6. Now prepare to take the two cups of Wine. The Mother says the blessing over the wine, "Bruchah at Yah....hagofen. Sustain this our daughter for her Mother and

Father, (or say: "for her family", if a same-gendered arrangement)."Let our daughter be called in Israel _______, daughter of_______ and ______. "

The Mother drinks the wine handing the first Cup to the grandmother, aunt, sister and feminine relatives as well as the father. (If the adopted girl or adult woman is a convert, and has participated in Immersion (a mikveh) first, one may say alternatively/additionally, "daughter of (Abraham and) Sarah, our Mother of Many Nations, enshrined in Hebron and our Tradition.")

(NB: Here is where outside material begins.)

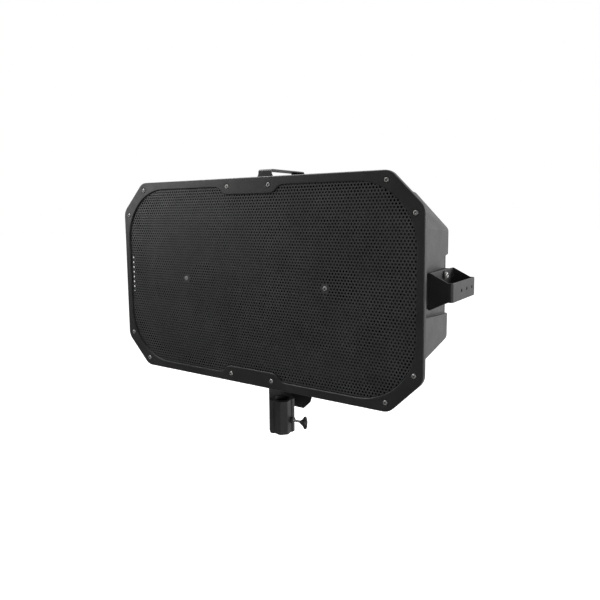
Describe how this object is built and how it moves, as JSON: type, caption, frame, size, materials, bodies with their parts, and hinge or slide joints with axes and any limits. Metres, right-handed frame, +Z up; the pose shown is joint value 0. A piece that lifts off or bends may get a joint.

7. Now the Mother may take the Cup of Miriam (filled with fresh water, and hold it up. "We take this Cup of Miriam, filled with the Water of Life. We women in Israel, like Miriam who drew her brother Moses out of the water, 'draw out' our People as well as nurture them in the Womb of Compassion. Give thanks to the One Above, Source of Compassion (Rechem/rachamim). Even as ____(X)______has been

brought into and honored in the B'rit Hadashah Orlah ha-Lev, the Covenant of the Opening of the Heart", may she also come to the Torah, the Canopy of Peace and Deeds of Compassion" Amen. (Or the Mother may say instead, "come to the Torah, Avodah {holy worship the 'service of the heart'} and Gemilut Chesedim {deeds of love}. (The Mother may drink from the Cup of Miriam.)

8. Now all congratulate the family of the Honoree and proceed to a festive meal with song, dancing and appropriate blessings. (If using a full "bentsh" book, substitute for the "covenant in our flesh" the following: "the Covenant in our Hearts".)

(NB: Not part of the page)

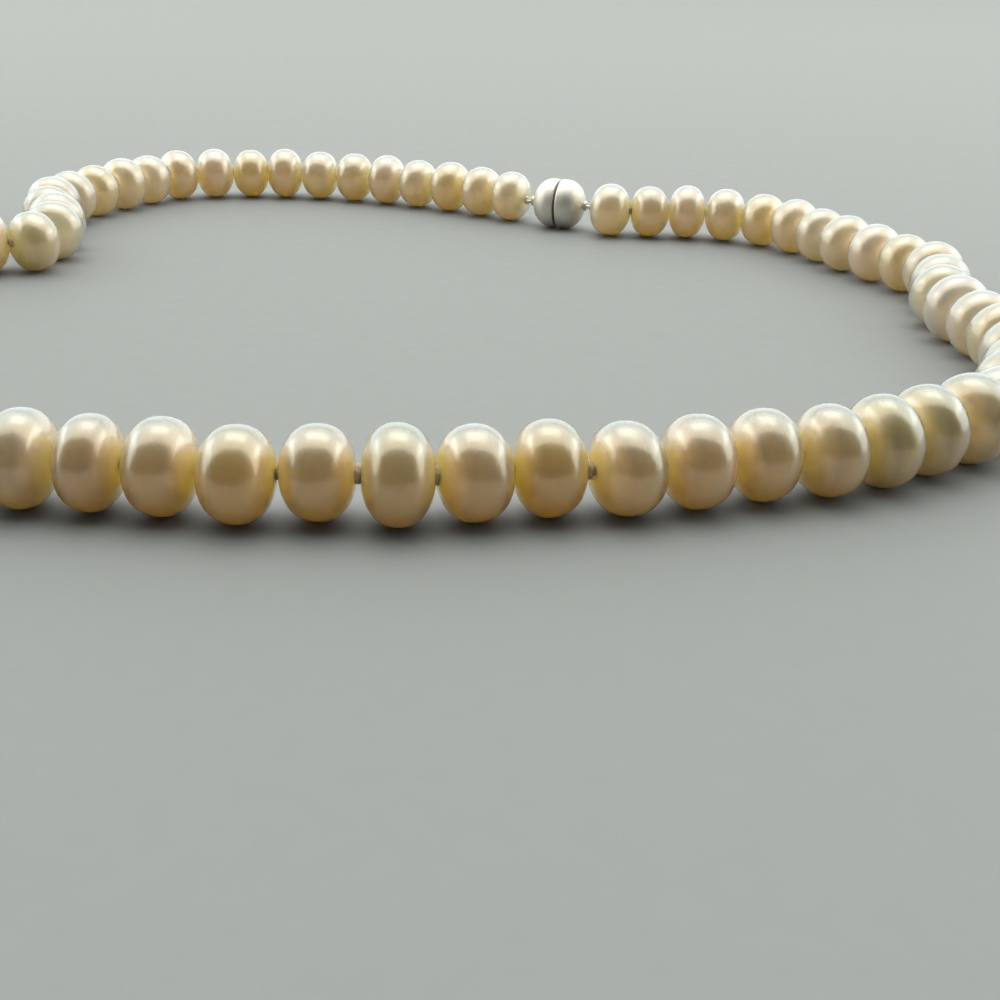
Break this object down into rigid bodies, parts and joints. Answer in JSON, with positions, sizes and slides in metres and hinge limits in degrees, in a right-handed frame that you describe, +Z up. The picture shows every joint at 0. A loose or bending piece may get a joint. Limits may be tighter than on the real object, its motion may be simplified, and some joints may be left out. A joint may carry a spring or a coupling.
{
  "type": "freshwater pearl necklace",
  "caption": "Closed loop of oblate pearls on knotted silk thread, fastened by a silver magnetic ball clasp, lying loosely on a surface.",
  "frame": {"origin": "on the surface that the necklace lies on, under the middle of its box", "axes": "+Z up from the surface; -Y towards the front row of pearls; +Y towards the clasp; +X along the loop's longer way"},
  "size_m": [0.1368, 0.129, 0.0078],
  "materials": {
    "nacre_cream": "gloss",
    "nacre_golden": "gloss",
    "nacre_peach": "gloss",
    "silver": "satin"
  },
  "bodies": {
    "root": {"pearl_01": "nacre_golden", "pearl_02": "nacre_peach", "pearl_03": "nacre_cream", "pearl_04": "nacre_golden", "pearl_05": "nacre_peach", "pearl_06": "nacre_cream", "pearl_07": "nacre_golden", "pearl_08": "nacre_peach", "pearl_09": "nacre_cream", "pearl_10": "nacre_golden", "pearl_11": "nacre_peach", "pearl_12": "nacre_cream", "pearl_13": "nacre_golden", "pearl_14": "nacre_peach", "pearl_15": "nacre_cream", "pearl_16": "nacre_golden", "pearl_17": "nacre_peach", "pearl_18": "nacre_cream", "pearl_19": "nacre_golden", "pearl_20": "nacre_peach", "pearl_21": "nacre_cream", "pearl_22": "nacre_golden", "pearl_23": "nacre_peach", "pearl_24": "nacre_cream", "pearl_25": "nacre_golden", "pearl_26": "nacre_peach", "pearl_27": "nacre_cream", "pearl_28": "nacre_golden", "pearl_29": "nacre_peach", "pearl_30": "nacre_cream", "pearl_31": "nacre_golden", "pearl_32": "nacre_peach", "pearl_33": "nacre_cream", "pearl_34": "nacre_golden", "pearl_35": "nacre_peach", "pearl_36": "nacre_cream", "pearl_37": "nacre_golden", "pearl_38": "nacre_peach", "pearl_39": "nacre_cream", "pearl_40": "nacre_golden", "pearls_41_43": "nacre_golden", "pearls_44_46": "nacre_golden", "pearls_47_49": "nacre_golden", "pearls_50_52": "nacre_golden", "pearls_53_55": "nacre_golden", "pearls_56_58": "nacre_golden", "pearls_59_61": "nacre_golden", "pearls_62_64": "nacre_golden", "pearls_65_67": "nacre_golden", "pearls_68_70": "nacre_golden", "pearls_71_73": "nacre_golden", "clasp_half_right": "silver", "clasp_half_left": "silver"}
  },
  "joints": []
}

9. For Adult Converts: After the Bet Din and the mikvah procedure, this ceremony can be modified and done by the supervising Rabbi and Bet Din Members, while bringing the adult woman convert to the Torah in a synagogue chapel. A small chapel is best as it lends itself to actual and spiritual intimacy. It is especially helpful if one of the Bet Din members is a woman or if the Bet Din has no woman in it, an important woman member or friend of the adult convert be present.